Every AI system diagram now has a box labelled “orchestrator”.
It is usually the biggest box. It often sits in the middle. Arrows go in, arrows go out. Sometimes it's a graph. Sometimes it's a loop. Occasionally it's a hexagon.
It is, in all cases, doing a lot of emotional labour.
The idea is straightforward enough.
LLMs are unreliable. They hallucinate, they drift, they occasionally decide that now is the moment to write a sonnet instead of calling your API. So we wrap them in something more structured—something that can coordinate steps, retry failures, and keep the whole thing on the rails.
This is “orchestration”.
And there are, at this point, a few distinct schools of thought on how to do it.
First, the graph people.
They will draw you a DAG. Each node is a step: call the model, hit a tool, validate the output. The edges define the flow. It looks clean, declarative. You can almost believe it will work first time.
Until you realise most of your edges are actually “if this looks a bit wrong, try again but differently”, which is not so much a graph as a polite fiction.
Then there are the workflow engine people.
They bring in serious machinery. Durable execution. Retries. Backoff strategies. Observability. If a step fails, it will be retried 17 times across multiple availability zones before finally giving up in a well-instrumented manner.
This is reassuring, right up until you notice you are now reliably retrying something that was never going to work in the first place.
There are also the minimalists.
“It's just a loop,” they say, correctly. Call the model, inspect the output, decide what to do next. No frameworks, no abstractions. Just code.
This works surprisingly well, until your loop contains twelve special cases, three escape hatches, and a comment that says “not sure why this fixes it”.
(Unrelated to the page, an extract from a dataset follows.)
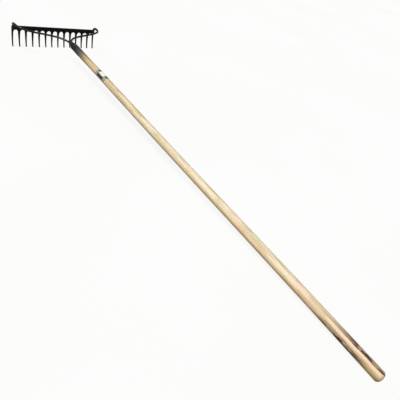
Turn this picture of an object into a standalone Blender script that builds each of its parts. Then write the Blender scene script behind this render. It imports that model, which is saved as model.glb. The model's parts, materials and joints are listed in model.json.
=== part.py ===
"""A steel bow rake on a long wooden pole, lying on level ground on its tine tips and its butt.

Two frames carry the pieces. In the head frame X runs along the head bar, Z runs up the tines from
the line of their tips, and Y points away from the pole. In the pole frame Z runs along the pole's
axis towards the butt, X is the head's X, and Y points up. Lengths are in metres.
"""

import math

import bmesh
import bpy
from mathutils import Vector

MM = 0.001
GAP = 0.3 * MM                  # clearance between two pieces that touch
MERGE = 0.01 * MM               # vertices closer than this are one

# Head: tines and bar cut from one plate, with round gullets between the tines.
TINE_COUNT = 14
TINE_PITCH = 27.0 * MM
HEAD_HEIGHT = 82.0 * MM         # tine tips to the bar's top edge
BAR_THICKNESS = 5.0 * MM
BAR_LEAN = 0.074                # how far the bar's flat leans towards the pole, for each unit of height
ROOT_HEIGHT = 57.0 * MM         # where the tines end and the gullets' round crowns begin
ROOT_WIDTH = 8.4 * MM
TIP_WIDTH = 4.2 * MM
TIP_THICKNESS = 4.4 * MM
HEAD_WIDTH = 355.6 * MM         # 14 inches from one end of the bar to the other
CORNER_RADIUS = 3.0 * MM        # round upper corners of the bar
TAPER_POWER = 1.6               # above 1 the tine widens mostly near its root
TINE_LEVELS = 6                 # cross-sections along a tine
GULLET_STEPS = 8                # segments in a gullet's half circle
TIP_STEPS = 4                   # segments in a tine tip's half circle
CORNER_STEPS = 3                # segments in a corner's quarter circle

# Bow: two round rods, welded behind the ends of the bar, whose other ends are tangs in the pole.
ROD_RADIUS = 3.7 * MM
ROD_X = 172.8 * MM              # centre of each rod where it is welded to the bar
LAP_BOTTOM = 66.0 * MM          # height of the rod's cut end behind the bar
LAP_TOP = 80.0 * MM             # where the rod starts to bend back
BOW_POINTS = [                  # right rod, corner to neck: head-frame millimetres, share of thickness
    (173.1, -7.2, 85.1, 1.1),
    (174.8, -11.2, 90.1, 1.25),
    (175.9, -18.2, 93.5, 1.4),
    (175.8, -26.9, 93.9, 1.35),
    (173.2, -40.9, 92.5, 1.15),
    (168.0, -53.2, 90.6, 1.05),
    (160.0, -63.8, 88.1, 1.0),
    (145.0, -70.3, 84.7, 1.0),
    (120.0, -77.3, 80.9, 1.0),
    (80.0, -90.5, 77.8, 1.0),
    (45.0, -103.8, 74.6, 1.0),
    (28.0, -113.6, 72.4, 1.05),
    (15.0, -127.0, 70.0, 1.1),
    (6.9, -137.6, 67.6, 1.05),
]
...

And finally, the multi-agent enthusiasts.
If one unreliable model is a problem, the solution is clearly several of them, talking to each other. Perhaps with roles. Perhaps with a supervisor. Perhaps with a voting system.
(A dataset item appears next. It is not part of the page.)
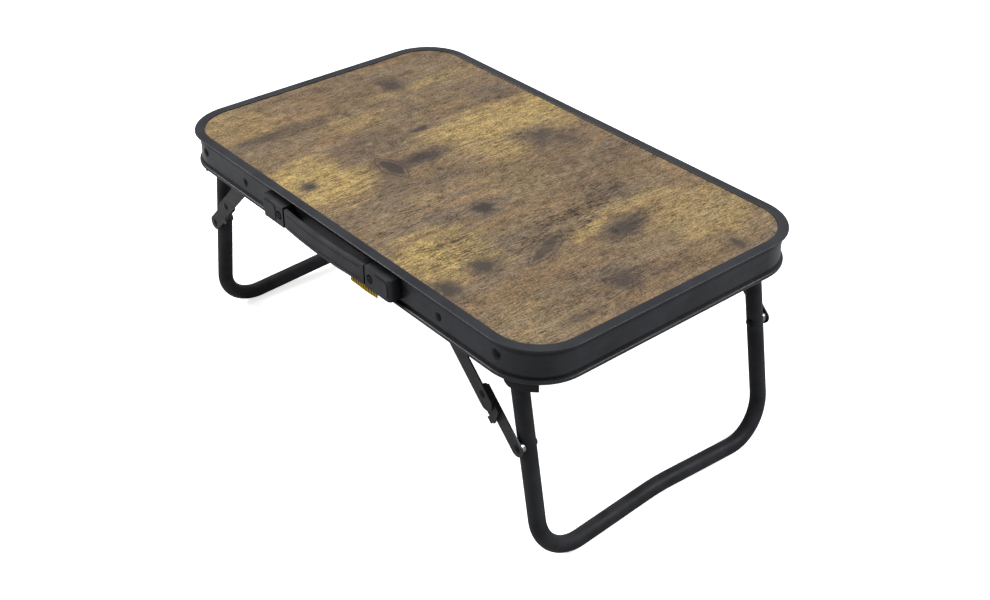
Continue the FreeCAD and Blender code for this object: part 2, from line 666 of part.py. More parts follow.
def web_clearance():
    """The frame's own shape behind the housing, to cut the housing's back to it."""
    run = frame_section().extrude(Vec(HOUSING_OUTER_X - HOUSING_INNER_X + 2 * OVERCUT, 0, 0))
    run.translate(Vec(HOUSING_INNER_X - OVERCUT, 0, 0))
    return run


def strap_slice(outer_y, inner_y, reach_x, bottom, top):
    """A band of the strap: bowed between the housings and straight inside them."""
    bow = STRAP_CROWN_Y - STRAP_MOUTH_Y
    mouth = STRAP_MOUTH_X
    curved = min(reach_x, mouth)

    def bow_y(face_y, x):
        return -(face_y + bow * (1 - (x / mouth) ** 2))

    def bowed_edge(face_y, direction):
        ends = [direction * -curved, 0, direction * curved]
        return Part.Arc(*[Vec(x, bow_y(face_y, x), bottom) for x in ends]).toShape()

    edges = [bowed_edge(outer_y, 1), bowed_edge(inner_y, -1)]
    if reach_x > mouth:
        for side in (1, -1):
            outer = [Vec(side * x, -outer_y, bottom) for x in (mouth, reach_x)]
            inner = [Vec(side * x, -inner_y, bottom) for x in (reach_x, mouth)]
            edges.append(Part.makeLine(outer[0], outer[1]))
            edges.append(Part.makeLine(outer[1], inner[0]))
            edges.append(Part.makeLine(inner[0], inner[1]))
    else:
        for side in (1, -1):
            x = side * curved
            edges.append(Part.makeLine(Vec(x, bow_y(outer_y, x), bottom), Vec(x, bow_y(inner_y, x), bottom)))
    wire = Part.Wire(Part.__sortEdges__(edges))
    return Part.Face(wire).extrude(Vec(0, 0, top - bottom))


def handle_strap():
    """Moulded carrying strap, bowed outwards, with two long grooves and a low tongue at each end."""
    bottom = HANDLE_BOTTOM + STRAP_MARGIN
    top = HANDLE_TOP - STRAP_MARGIN
    inner_y = STRAP_MOUTH_Y - STRAP_THICK
    slot_high = SCREW_RADIUS + STRAP_SLOT_CLEARANCE
    slot_long = slot_high + STRAP_SLOT_TRAVEL
    strap = strap_slice(STRAP_MOUTH_Y, inner_y, STRAP_END_X, bottom, top)
    cutters = []
    for side in (-1, 1):
        groove = HANDLE_MIDDLE + side * GROOVE_OFFSET - GROOVE_WIDTH / 2
        cutters.append(strap_slice(STRAP_MOUTH_Y + OVERCUT, STRAP_MOUTH_Y - GROOVE_DEPTH,
                                   GROOVE_END_X, groove, groove + GROOVE_WIDTH))
        inner_x, outer_x = sorted((side * SHOULDER_X, side * (STRAP_END_X + OVERCUT)))
        below_tongue = (bottom - OVERCUT, HANDLE_BOTTOM + TONGUE_MARGIN)
        above_tongue = (HANDLE_TOP - TONGUE_MARGIN, top + OVERCUT)
        for low, high in (below_tongue, above_tongue):
            cutters.append(box((inner_x, -STRAP_CROWN_Y, low), (outer_x, -inner_y + OVERCUT, high)))
        cutters.append(box((inner_x, -STRAP_CROWN_Y, bottom), (outer_x, -TONGUE_FACE_Y, top)))
        slot_x = side * SCREW_X
        cutters.append(box((slot_x - slot_long, -STRAP_CROWN_Y, HANDLE_MIDDLE - slot_high),
                           (slot_x + slot_long, -inner_y + OVERCUT, HANDLE_MIDDLE + slot_high)))
    return strap.cut(Part.makeCompound(cutters))


def handle_screw(centre_x):
    """A pan-head screw with a cross slot, through the handle into the frame."""
    centre = (centre_x, HANDLE_MIDDLE)
    head_seat = POCKET_FRONT_Y + SCREW_SEAT_GAP
    head_top = HOUSING_FACE_Y + SCREW_SEAT_GAP
    shank = pin_along_y(centre, SCREW_RADIUS, head_seat, WEB_INNER_FACE - SCREW_TIP_GAP)
    head = pin_along_y(centre, SCREW_HEAD_RADIUS, head_top, head_seat)
    arms = []
    for half_x, half_z in ((CROSS_HALF_LENGTH, CROSS_HALF_WIDTH), (CROSS_HALF_WIDTH, CROSS_HALF_LENGTH)):
        arms.append(box((centre_x - half_x, -head_top - OVERCUT, HANDLE_MIDDLE - half_z),
                        (centre_x + half_x, -head_top + CROSS_DEPTH, HANDLE_MIDDLE + half_z)))
    return shank.fuse(head).removeSplitter().cut(arms[0].fuse(arms[1]))


def handle_screws():
    """The two screws that hold the handle to the frame."""
    return Part.makeCompound([handle_screw(side * SCREW_X) for side in (-1, 1)])


def fabric_tag():
    """Small sewn tag hanging behind the strap and below the handle."""
    outline = [
        (TAG_LEFT, TAG_BOTTOM), (TAG_RIGHT, TAG_BOTTOM), (TAG_RIGHT, TAG_LOW_TOP),
        (TAG_NOTCH, TAG_LOW_TOP), (TAG_NOTCH, TAG_HIGH_TOP), (TAG_LEFT, TAG_HIGH_TOP),
    ]
    return polygon_prism_y(outline, TAG_FACE_Y, TAG_FACE_Y - TAG_THICK)


# --- the whole table ---

def main():
    os.makedirs("parts", exist_ok=True)
    save("frame_ring", frame_ring())
    save("top_laminate", top_laminate())
    save("core_board", core_board())

    corner_pieces = {
        "bracket": corner_bracket(),
        "leg_pivot_pin": leg_pivot_pin(),
        "frame_rivet": frame_rivet(),
        "upper_link": upper_link(),
        "middle_rivet_head": middle_rivet_head(),
        "lower_link": lower_link(),
        "middle_rivet_tail": middle_rivet_tail(),
        "leg_rivet": leg_rivet(),
    }
    for corner, flips in CORNERS.items():
        for piece, shape in corner_pieces.items():
            save("%s_%s" % (corner, piece), place_corner(shape, *flips))

    spacer = pivot_spacer()
    washer = frame_washer()
    save("pivot_spacers", Part.makeCompound([place_corner(spacer, *f) for f in CORNERS.values()]))
    save("frame_washers", Part.makeCompound([place_corner(washer, *f) for f in CORNERS.values()]))

    tube = leg_tube()
    cup = leg_washer()
    for leg, flip_x in (("near", False), ("far", True)):
        save("%s_leg_tube" % leg, place_corner(tube, flip_x, False))
        cups = [place_corner(cup, flip_x, flip_y) for flip_y in (False, True)]
        save("%s_leg_washers" % leg, Part.makeCompound(cups))

    housing = handle_housing()
    save("near_handle_housing", housing)
    save("far_handle_housing", place_corner(housing, True, False))
    save("handle_strap", handle_strap())
    save("handle_screws", handle_screws())
    save("fabric_tag", fabric_tag())


main()
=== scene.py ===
import json
import math

import bmesh
import bpy
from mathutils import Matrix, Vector


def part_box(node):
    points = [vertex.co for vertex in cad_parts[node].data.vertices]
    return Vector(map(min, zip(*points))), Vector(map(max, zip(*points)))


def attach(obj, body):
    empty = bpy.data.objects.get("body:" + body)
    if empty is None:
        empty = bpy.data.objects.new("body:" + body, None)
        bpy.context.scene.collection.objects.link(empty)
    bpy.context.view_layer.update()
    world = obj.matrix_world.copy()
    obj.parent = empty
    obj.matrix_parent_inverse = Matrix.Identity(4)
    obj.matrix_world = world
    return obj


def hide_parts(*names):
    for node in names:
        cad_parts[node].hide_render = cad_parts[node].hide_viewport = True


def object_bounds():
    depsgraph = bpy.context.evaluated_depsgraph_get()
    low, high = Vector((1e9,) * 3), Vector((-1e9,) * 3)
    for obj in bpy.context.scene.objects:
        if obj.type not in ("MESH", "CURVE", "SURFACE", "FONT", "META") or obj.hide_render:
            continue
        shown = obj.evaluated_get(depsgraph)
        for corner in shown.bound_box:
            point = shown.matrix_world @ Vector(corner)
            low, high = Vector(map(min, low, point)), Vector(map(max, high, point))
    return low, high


# Looks of the folding side table. Metres, in the CAD frame: X along the long side,
# Y along the short side away from the handle, Z up. Sizes written in mm are turned with MM.

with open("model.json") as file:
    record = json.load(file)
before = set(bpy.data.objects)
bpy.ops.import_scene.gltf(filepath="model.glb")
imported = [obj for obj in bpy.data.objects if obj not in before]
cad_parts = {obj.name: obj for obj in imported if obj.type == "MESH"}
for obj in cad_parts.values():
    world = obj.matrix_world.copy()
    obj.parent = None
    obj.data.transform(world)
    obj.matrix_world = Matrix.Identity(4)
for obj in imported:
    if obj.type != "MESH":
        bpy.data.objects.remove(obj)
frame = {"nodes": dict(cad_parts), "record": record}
cad_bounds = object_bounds()

MM = 0.001

# Camera: where it stands and where it looks, with the horizon level
CAMERA_PLACE = Vector((0.9272, -0.7455, 0.874))
CAMERA_FORWARD = Vector((-0.6391, 0.5360, -0.5515))
CAMERA_LENS = 50.47
SENSOR_WIDTH = 36.0
CAMERA_REACH = 40.0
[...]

At this point you have not so much orchestrated the system as recreated a small, confused organisation.
What's striking is that all of these approaches, despite their differences, tend to converge.
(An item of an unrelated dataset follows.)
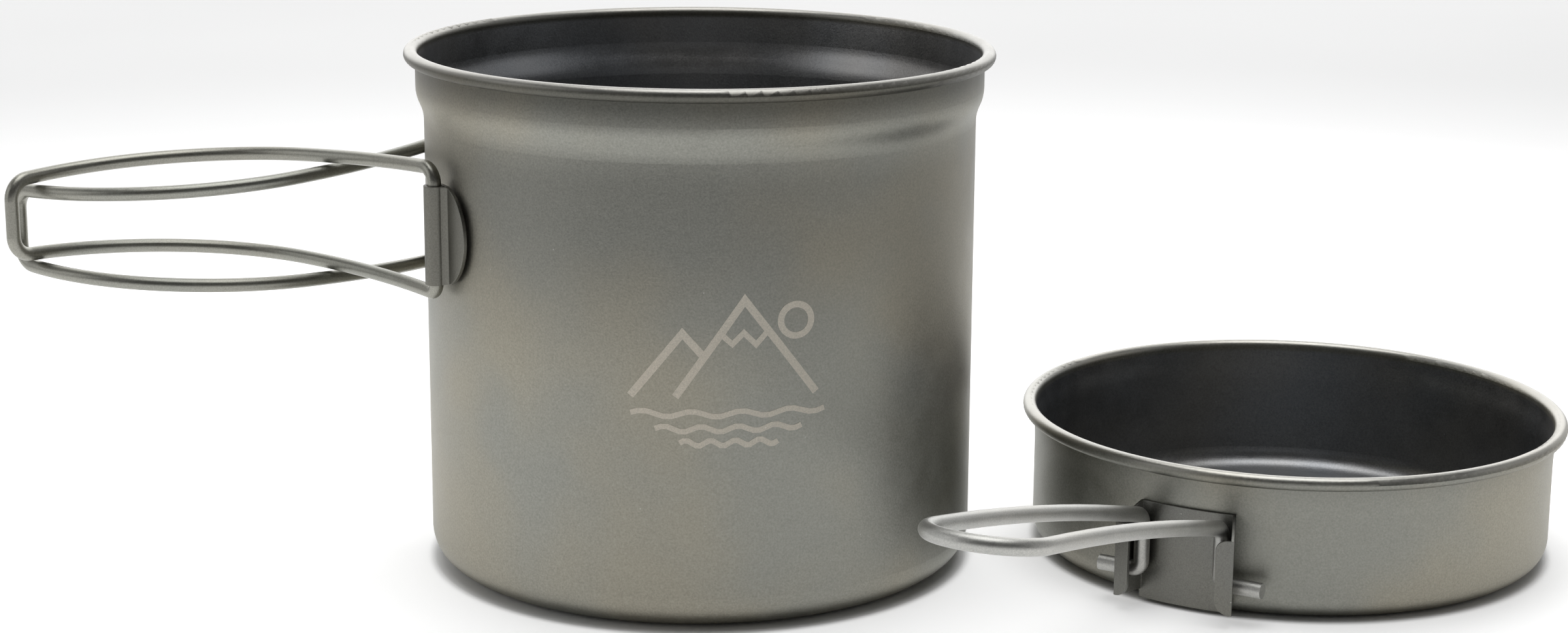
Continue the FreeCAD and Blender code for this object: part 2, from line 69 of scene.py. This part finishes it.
# ---- camera -------------------------------------------------------------------------------------
CAMERA_PLACE = (-0.04205, -0.59444, 0.1931)
CAMERA_YAW = 0.12936                    # to the right of +Y, radians
CAMERA_PITCH = 0.2322                   # downward, radians
CAMERA_ROLL = 0.0128                    # radians
CAMERA_LENS, CAMERA_SENSOR = 66.535, 36.0   # focal length and sensor width, mm
CAMERA_SHIFT = (-0.05317, -0.0049)      # as shares of the picture's width
CAMERA_CLIP = (0.01, 50.0)


def make_camera():
    """Long lens, low over the table, a little to the left of the pot's axis."""
    flat, drop = math.cos(CAMERA_PITCH), math.sin(CAMERA_PITCH)
    ahead = Vector((math.sin(CAMERA_YAW) * flat, math.cos(CAMERA_YAW) * flat, -drop))
    level = Vector((math.cos(CAMERA_YAW), -math.sin(CAMERA_YAW), 0.0))
    above = level.cross(ahead)
    right = level * math.cos(CAMERA_ROLL) + above * math.sin(CAMERA_ROLL)
    up = above * math.cos(CAMERA_ROLL) - level * math.sin(CAMERA_ROLL)
    data = bpy.data.cameras.new("camera")
    data.sensor_width, data.lens = CAMERA_SENSOR, CAMERA_LENS
    data.shift_x, data.shift_y = CAMERA_SHIFT
    data.clip_start, data.clip_end = CAMERA_CLIP
    camera = add_object("camera", data)
    turn = Matrix((right, up, -ahead)).transposed().to_4x4()
    camera.matrix_world = Matrix.Translation(CAMERA_PLACE) @ turn
    bpy.context.scene.camera = camera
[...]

Not in design, but in behaviour.
They all end up doing roughly the same things:
- calling a model
- inspecting a messy output
- deciding whether it's “good enough”
- trying again if it isn't
With some state threaded through, and a growing collection of edge cases.
In other words: a loop with opinions.
The reason for this convergence is slightly uncomfortable.
We don't actually know what the “steps” are.
In a traditional system, you can decompose a task with some confidence. This function parses input. That one validates it. This one writes to the database. Each step has a clear contract. Inputs in, outputs out.
With LLMs, that boundary is… negotiable.
Is “summarise this document” a single step? Usually. Until the summary is subtly wrong. Or incomplete. Or formatted in a way that breaks the next step. Now you need validation. Maybe a retry. Maybe a second model. Maybe a human.
What was a step is now a conversation.
And once your “steps” are fuzzy, everything built on top of them becomes fuzzy too.
So we add orchestration.
Not because we love orchestration, but because we're trying to stabilise something that doesn't have a stable shape.
The orchestrator ends up absorbing all the ambiguity:
- What counts as success?
- When do we retry?
- How do we recover from partial progress?
- What do we do when the model is confidently wrong?
These are not really orchestration problems. They're “what is this task, exactly?” problems.
But “task definition layer” doesn't fit as nicely in a diagram.
This is why orchestration code has a tendency to sprawl.
It starts as a clean abstraction—a graph, a workflow, a loop—and slowly accumulates exceptions. Little patches of logic that handle the cases where the model didn't quite behave as expected.
Over time, the orchestrator stops being a coordinator and becomes a kind of diplomatic layer between you and the model. Interpreting, correcting, nudging things along.
Doing, as mentioned, a lot of emotional labour.
So when we say “we need better orchestration”, it's worth being a bit suspicious of what we mean.
Because often what we're really saying is:
we don't yet have a clean way to describe what this system is supposed to do, step by step, in a way that survives contact with a language model
Until we do, the orchestration layer will continue to expand to fill that gap.
More nodes. More retries. More agents. Better diagrams.
The box in the middle gets bigger.
Orchestration isn't a layer in the stack.
It's what we call the part of the system we don't have a proper abstraction for yet.